Deregulation means the relaxation or removal of government controls over industries that were thought to be either “natural monopolies,” such as telephones, or essential public services like airlines and trucking. When regulated, industries received protection from renegade competition.

Insulated from competition, regulated industries in the past often had little reason to lower costs; they concentrated on influencing the regulators to make favorable decisions. There was an unhealthy tension and costs rose, industries sought price increases, and regulators resisted, often depressing industry profits. That, in turn, reduced new investment and perpetuated high costs and poor service.

Industries such as the airlines, banking railroads, communications, and trucking have long been subject to government regulation. A market place shock wave hit these industries as they were deregulated. Each of these industries saw the birth of many new competitors attempting to take advantage of market opportunities uncovered by deregulation.
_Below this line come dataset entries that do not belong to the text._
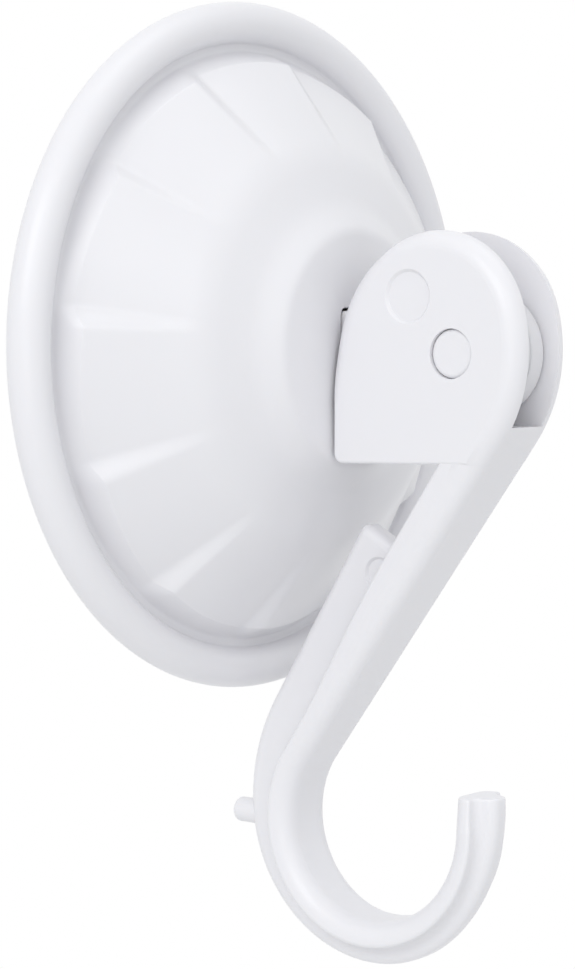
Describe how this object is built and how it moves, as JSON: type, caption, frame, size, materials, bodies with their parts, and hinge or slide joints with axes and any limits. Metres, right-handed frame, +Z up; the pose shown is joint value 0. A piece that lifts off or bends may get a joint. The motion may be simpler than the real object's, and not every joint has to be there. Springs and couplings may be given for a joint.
{
  "type": "suction cup hook",
  "caption": "Lever-lock suction hook: a soft cup under a ribbed round cover, with a cam lever that ends in a J-shaped hook.",
  "frame": {"origin": "centre of the cup's sealing face, in the plane of the wall", "axes": "+Y into the wall, so the hook stands out towards -Y; +Z up, with the hook hanging down"},
  "size_m": [0.0846, 0.0457, 0.1168],
  "materials": {
    "cover_plastic": "glossy white moulded plastic",
    "soft_plastic": "smooth white soft plastic",
    "pin_plastic": "glossy white moulded plastic",
    "lever_plastic": "glossy white moulded plastic"
  },
  "bodies": {
    "cup": {"suction_cup": "soft_plastic", "hinge_pin": "pin_plastic"},
    "lever": {"hook_lever": "lever_plastic"},
    "cover": {"dish_cover": "cover_plastic"}
  },
  "joints": [
    {"name": "lever_hinge", "type": "hinge", "parent": "cup", "child": "lever", "pos_m": [0, -0.0365, -0.0006], "axis": [-1, 0, 0], "range_deg": [0, 90]},
    {"name": "cover_slide", "type": "slide", "parent": "cup", "child": "cover", "axis": [0, -1, 0], "range_m": [0, 0.0018]}
  ],
  "couplings": [
    {"joint": "cover_slide", "follows": "lever_hinge", "m_per_rad": 0.001145}
  ]
}
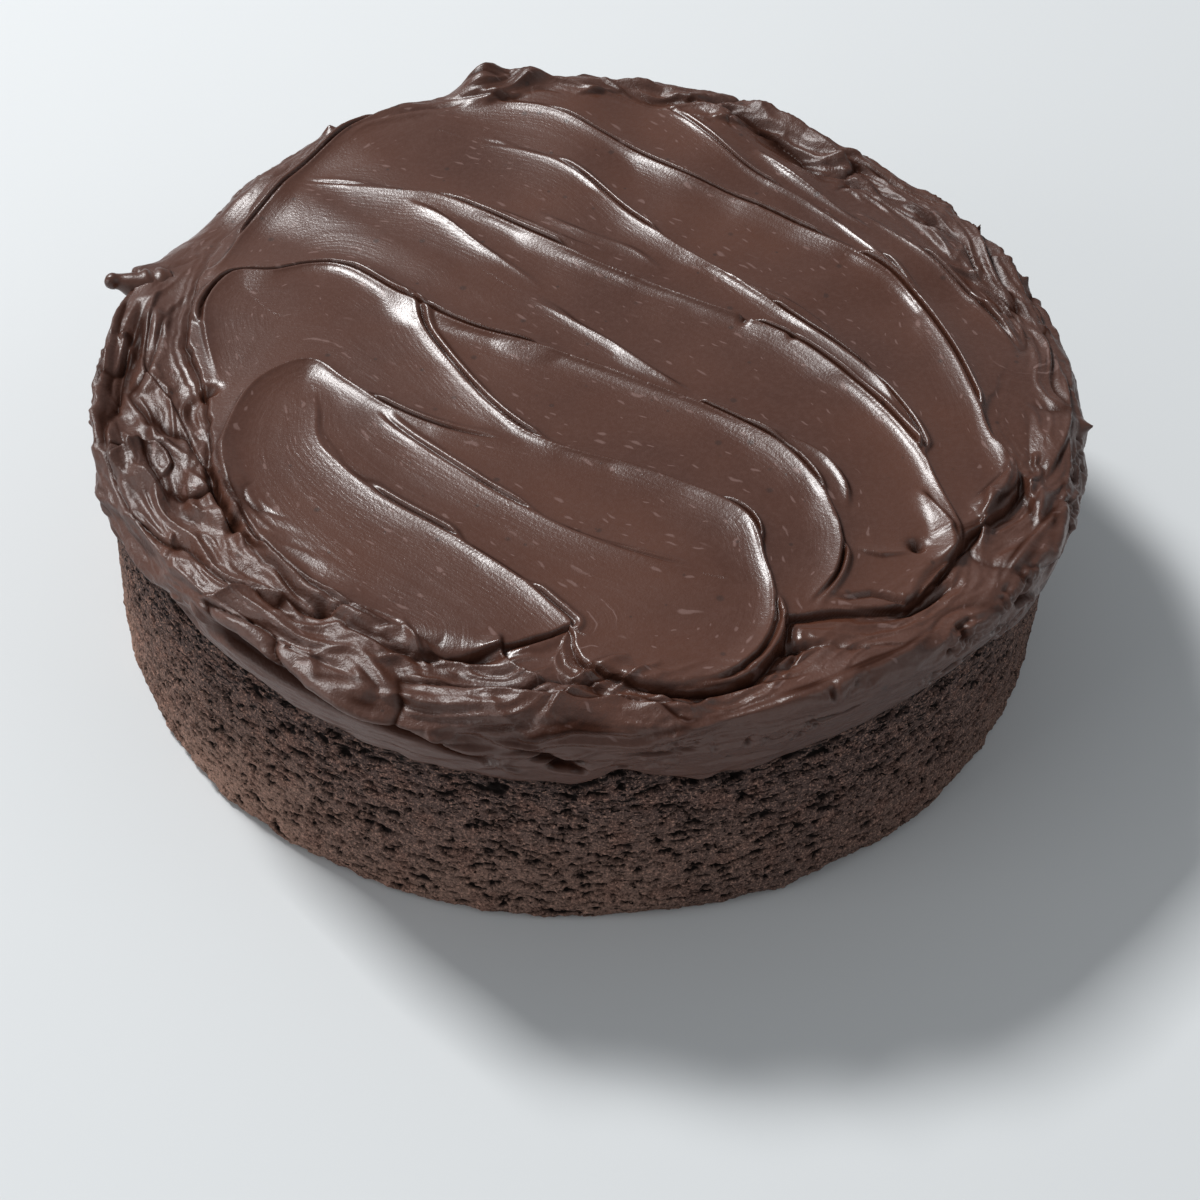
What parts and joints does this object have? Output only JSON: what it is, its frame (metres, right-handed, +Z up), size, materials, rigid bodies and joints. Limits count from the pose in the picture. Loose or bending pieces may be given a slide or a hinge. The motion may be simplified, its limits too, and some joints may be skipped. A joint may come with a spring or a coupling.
{
  "type": "chocolate cake",
  "caption": "Round uncut single-layer chocolate cake: a straight-sided crumbly sponge under swirled glossy chocolate frosting with a torn rim.",
  "frame": {"origin": "centre of the sponge's flat base, on the surface that the cake stands on", "axes": "+Z up through the cake's middle, -Y towards the front that the picture shows, +X to the right"},
  "size_m": [0.2057, 0.2068, 0.0677],
  "materials": {
    "sponge_crumb": "matte, open dark brown crumb with small pores",
    "chocolate_frosting": "satin, soft grainy sheen on spatula crests"
  },
  "bodies": {
    "root": {"sponge": "sponge_crumb", "frosting": "chocolate_frosting"}
  },
  "joints": []
}
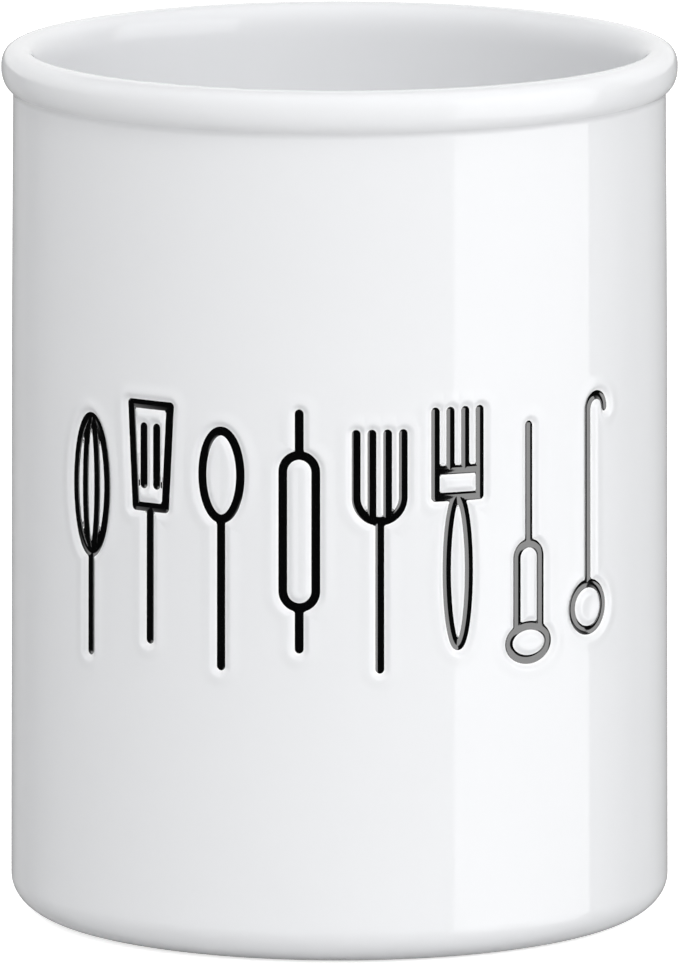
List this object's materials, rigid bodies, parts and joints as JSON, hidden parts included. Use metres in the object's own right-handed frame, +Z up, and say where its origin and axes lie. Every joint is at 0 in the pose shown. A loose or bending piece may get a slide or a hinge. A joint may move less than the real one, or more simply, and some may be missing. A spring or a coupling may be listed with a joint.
{
  "type": "utensil crock",
  "caption": "Open round stoneware crock for kitchen utensils, with a rolled rim, a rolled-under base edge and a row of pressed utensil figures filled with black glaze.",
  "frame": {"origin": "centre of the circle that the crock stands on, on the counter", "axes": "+Z up along the crock's axis, the front with the pressed figures towards -Y, +X to the right seen from the front"},
  "size_m": [0.1274, 0.1274, 0.165],
  "materials": {
    "white_glaze": "high gloss white glaze, bare clay on the foot ring",
    "black_glaze": "high gloss black glaze"
  },
  "bodies": {
    "root": {"crock_body": "white_glaze", "whisk_inlay": "black_glaze", "turner_inlay": "black_glaze", "spoon_inlay": "black_glaze", "rolling_pin_inlay": "black_glaze", "fork_inlay": "black_glaze", "pastry_brush_inlay": "black_glaze", "masher_inlay": "black_glaze", "ladle_inlay": "black_glaze"}
  },
  "joints": []
}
The result was that competition intensified, prices were lowered, and many once-stable organizations suffered huge financial losses.

As new competition was permitted, and rate regulation was loosened or abandoned, the vicious cycle began to reverse itself. For example, airlines, once freed of restrictions, organized “hub and spoke” systems–outing passengers via major transfer points that provided more connections. In 1978, about 14 per cent of all passengers had to change airlines to reach their destination; by 1995, this number fell to about 1 per cent.

Consumer protection

Since the beginning of the 20th century, there has been a concerted effort in the US to protect the consumer. Perhaps the most significant period in consumer protection was the 1960s, with the emergence of consumerism. This was a grassroots movement intended to increase the influence, power, and rights of consumers when dealing with institutions.

Marketers must always be aware of applicable legislation to avoid running foul of the law and incurring heavy fines, payouts and settlements.